On Wed, Sep 22, 2004 at 04:35:40PM +0200, Paolo Carlini wrote:
> magfr@lysator.liu.se wrote:
>
> >Hello.
> >
> >If I try to compile the attached program and have built the compiler with
> >--enable-concept-checks that fails but as far as I can see from the
> >standard
> >queue only requires that the elements should be CopyConstructible, there is
> >no requirement for DefaultConstructability, so I think that is a bug in the
> >concept checking code.
> >
> Hi and thanks for your message: in my opinion, indeed, we have a bug.
>
> The problem is tha we are enforcing a wrong requirement for sequences:
> compare
> Table 67 with:
>
> template <class _Sequence>
> struct _SequenceConcept
> {
> typedef typename _Sequence::reference _Reference;
> typedef typename _Sequence::const_reference _Const_reference;
>
> void __constraints() {
> // Matt Austern's book puts DefaultConstructible here, the C++
> // standard places it in Container
> // function_requires< DefaultConstructible<Sequence> >();
> __function_requires< _Mutable_ForwardContainerConcept<_Sequence> >();
> __function_requires< _DefaultConstructibleConcept<_Sequence> >();
>
> _Sequence
> __c _IsUnused(__n), // line 730
> __c2 _IsUnused(__n, __t),
> __c3 _IsUnused(__first, __last);
> ...
> ...
> ...
>
> The requirement enforced at line 730 is not present in Table 67 (*).
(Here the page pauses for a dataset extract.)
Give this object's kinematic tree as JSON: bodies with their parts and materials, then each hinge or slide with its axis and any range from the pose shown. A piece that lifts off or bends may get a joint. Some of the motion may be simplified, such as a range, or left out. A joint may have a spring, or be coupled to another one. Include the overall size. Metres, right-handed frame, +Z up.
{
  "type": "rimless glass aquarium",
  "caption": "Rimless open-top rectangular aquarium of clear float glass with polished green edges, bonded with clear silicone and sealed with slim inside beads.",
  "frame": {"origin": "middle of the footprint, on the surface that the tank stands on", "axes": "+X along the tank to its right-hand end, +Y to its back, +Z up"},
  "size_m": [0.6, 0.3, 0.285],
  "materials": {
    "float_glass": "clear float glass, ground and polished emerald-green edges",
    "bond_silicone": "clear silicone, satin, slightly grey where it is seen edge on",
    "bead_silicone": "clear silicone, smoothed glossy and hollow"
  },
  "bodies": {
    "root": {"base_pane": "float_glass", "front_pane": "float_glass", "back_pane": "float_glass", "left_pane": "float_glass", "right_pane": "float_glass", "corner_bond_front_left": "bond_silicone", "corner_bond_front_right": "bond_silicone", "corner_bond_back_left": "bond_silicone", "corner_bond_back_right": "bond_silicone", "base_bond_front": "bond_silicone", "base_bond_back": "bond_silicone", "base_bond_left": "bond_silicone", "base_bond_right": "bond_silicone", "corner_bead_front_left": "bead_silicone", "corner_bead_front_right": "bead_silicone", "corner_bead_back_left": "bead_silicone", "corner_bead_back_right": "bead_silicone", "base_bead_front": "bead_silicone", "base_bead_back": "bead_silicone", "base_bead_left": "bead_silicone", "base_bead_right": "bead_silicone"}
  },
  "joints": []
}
Note that Austern does say that a Sequence has a Fill Ctor (called a
Default Fill Ctor in the SGI docs), X(n), which does require X::value_type
to be DefaultConstructible.
The standard combines that function with the (non-default) Fill Ctor so
the value_type only needs to be DefaultConstructible if the default
value is used for the value_type argument.
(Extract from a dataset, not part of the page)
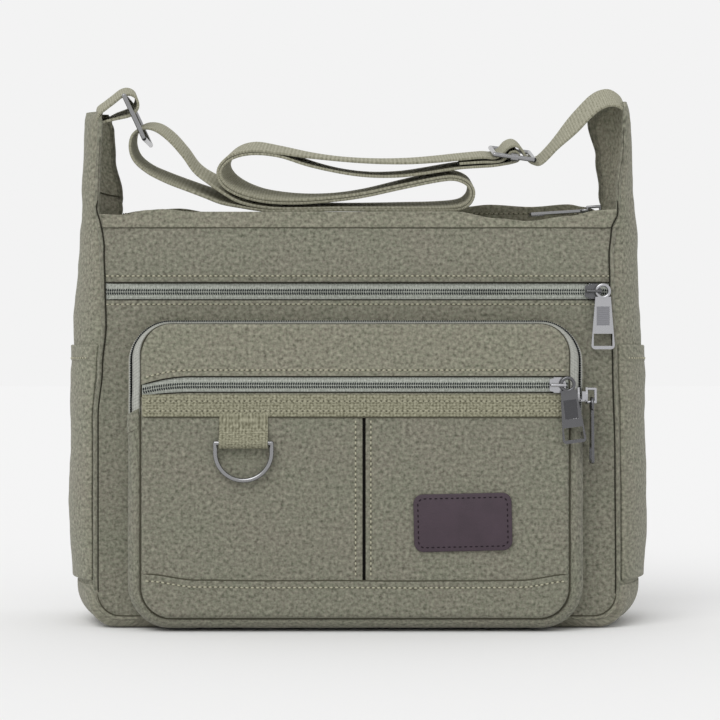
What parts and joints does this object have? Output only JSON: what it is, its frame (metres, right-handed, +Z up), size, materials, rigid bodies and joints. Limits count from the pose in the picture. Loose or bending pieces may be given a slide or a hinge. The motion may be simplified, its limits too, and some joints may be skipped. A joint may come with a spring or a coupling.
{
  "type": "messenger bag",
  "caption": "Soft canvas messenger bag with a boxed front pocket, zipped compartments, side pockets, a webbing tab with a D ring and an adjustable shoulder strap.",
  "frame": {"origin": "on the floor under the middle of the bag's box", "axes": "+X across the bag to its right as seen from the front, +Y from the front to the back, +Z up"},
  "size_m": [0.3612, 0.1275, 0.3249],
  "materials": {
    "canvas": "mottled woven canvas",
    "dark_canvas": "mottled woven canvas",
    "lining": "plain woven",
    "webbing": "ribbed webbing",
    "zip_tape": "knitted tape",
    "zip_teeth": "satin",
    "metal": "satin gunmetal",
    "leather": "matt, fine grain"
  },
  "bodies": {
    "bag": {"base_panel": "dark_canvas", "front_panel_low": "canvas", "front_panel_top": "canvas", "top_hem_front": "canvas", "back_panel": "canvas", "top_hem_back": "canvas", "gusset_left": "canvas", "gusset_right": "canvas", "lining": "lining", "side_pocket_left": "canvas", "side_pocket_right": "canvas", "front_zip_tape": "zip_tape", "front_zip_chain": "zip_teeth", "pocket_boxing": "dark_canvas", "pocket_piping": "dark_canvas", "pocket_face_top": "canvas", "pocket_face_low": "canvas", "pocket_zip_tape": "zip_tape", "pocket_zip_chain": "zip_teeth", "face_zip_tape": "zip_tape", "face_zip_chain": "zip_teeth", "webbing_band": "webbing", "slip_pocket_left": "canvas", "slip_pocket_right": "canvas", "foot_band": "canvas", "d_ring_tab": "webbing", "leather_patch": "leather", "top_end_tape": "zip_tape", "top_end_chain": "zip_teeth", "strap_tab": "webbing", "shoulder_strap": "webbing", "adjuster_frame": "metal", "adjuster_bar": "metal"},
    "front_zip_slider": {"front_zip_slider": "metal"},
    "front_zip_pull": {"front_zip_pull": "metal"},
    "face_zip_slider": {"face_zip_slider": "metal"},
    "face_zip_pull": {"face_zip_pull": "metal"},
    "pocket_zip_slider": {"pocket_zip_slider": "metal"},
    "pocket_zip_pull": {"pocket_zip_pull": "metal"},
    "top_zip_slider": {"top_zip_slider": "metal"},
    "top_zip_pull": {"top_zip_pull": "metal"},
    "top_flap_front": {"top_facing_front": "dark_canvas", "top_tape_front": "zip_tape", "top_chain_front": "zip_teeth"},
    "top_flap_back": {"top_facing_back": "dark_canvas", "top_tape_back": "zip_tape", "top_chain_back": "zip_teeth"},
    "d_ring": {"d_ring": "metal"},
    "strap_ring": {"strap_ring": "metal"}
  },
  "joints": [
    {"name": "front_zip_slide", "type": "slide", "parent": "bag", "child": "front_zip_slider", "axis": [-1, 0, 0], "range_m": [-0.005, 0.006]},
    {"name": "front_pull_swing", "type": "hinge", "parent": "front_zip_slider", "child": "front_zip_pull", "pos_m": [0.14272, -0.04075, 0.2022], "axis": [0, 0, -1], "range_deg": [0, 100]},
    {"name": "face_zip_slide", "type": "slide", "parent": "bag", "child": "face_zip_slider", "axis": [-1, 0, 0], "range_m": [0, 0.168]},
    {"name": "face_pull_swing", "type": "hinge", "parent": "face_zip_slider", "child": "face_zip_pull", "pos_m": [0.11972, -0.06075, 0.1462], "axis": [0.1219, 0, -0.9925], "range_deg": [0, 100]},
    {"name": "pocket_zip_slide", "type": "slide", "parent": "bag", "child": "pocket_zip_slider", "axis": [0, 0, 1], "range_m": [0, 0.013]},
    {"name": "pocket_pull_swing", "type": "hinge", "parent": "pocket_zip_slider", "child": "pocket_zip_pull", "pos_m": [0.139, -0.04855, 0.13818], "axis": [0, -1, 0], "range_deg": [0, 110]},
    {"name": "top_zip_slide", "type": "slide", "parent": "bag", "child": "top_zip_slider", "axis": [-0.9976, 0, -0.0698], "range_m": [0, 0.2546]},
    {"name": "top_pull_swing", "type": "hinge", "parent": "top_zip_slider", "child": "top_zip_pull", "pos_m": [0.14348, -0.00355, 0.25305], "axis": [0, 1, 0], "range_deg": [0, 75]},
    {"name": "top_front_fold", "type": "hinge", "parent": "bag", "child": "top_flap_front", "pos_m": [0.00007, -0.02705, 0.2355], "axis": [0.9976, 0, 0.0698], "range_deg": [-80, 0]},
    {"name": "top_back_fold", "type": "hinge", "parent": "bag", "child": "top_flap_back", "pos_m": [0.00007, 0.01995, 0.2355], "axis": [0.9976, 0, 0.0698], "range_deg": [0, 80]},
    {"name": "d_ring_swing", "type": "hinge", "parent": "bag", "child": "d_ring", "pos_m": [-0.0675, -0.06055, 0.112], "axis": [-1, 0, 0], "range_deg": [0, 150]},
    {"name": "strap_ring_swing", "type": "hinge", "parent": "bag", "child": "strap_ring", "pos_m": [-0.1416, -0.00355, 0.321], "axis": [0, 1, 0], "range_deg": [-6, 6]}
  ]
}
As allowed by the standard, libstdc++ sometimes implements that fill ctor
as two functions, with/without the default-able argument.
e.g. in std::deque ...
deque(size_type __n, const value_type& __value,
const allocator_type& __a = allocator_type())
: _Base(__a, __n)
{ _M_fill_initialize(__value); }
explicit
deque(size_type __n)
: _Base(allocator_type(), __n)
{ _M_fill_initialize(value_type()); }
The second of these functions _does_ require value_type to be
DefaultConstructible, so an explicit instantiation of e.g.
std::deque<NonDefaultConstructible> fails.
But I was surprised to find that in debug mode it doesn't fail.
i.e. this is a case where the debug mode _allows_ code that non-debug
mode rejects!
#include <deque>
struct NonDefaultConstructible
{
NonDefaultConstructible(int) { }
};
namespace std
{
template class deque<NonDefaultConstructible>;
}
This compiles fine in debug mode.
Splitting the __gnu_debug::deque fill ctor into two functions (as is
done with std::deque) causes the debug mode container to fail as
expected.
So, some questions.
1) Is that explicit instantiation _required_ to fail, or is it a
consequence of splitting the constructor into several functions?
2) If it must fail, is this worth fixing in the debug mode?
It would mean changing all __gnu_debug::containers to exactly match
the constructors of the std::containers they wrap.
3) If it isn't required to fail, does that mean the testcase above is
implementation-defined behaviour, since it depends on whether the
implementation defines the constructors exactly as given in the
standard or as multiple functions? Is that intended?
jon
--
"You know how dumb the average guy is?
Well, mathematically, by definition,
half of them are even dumber than that."
- J.R. "Bob" Dobbs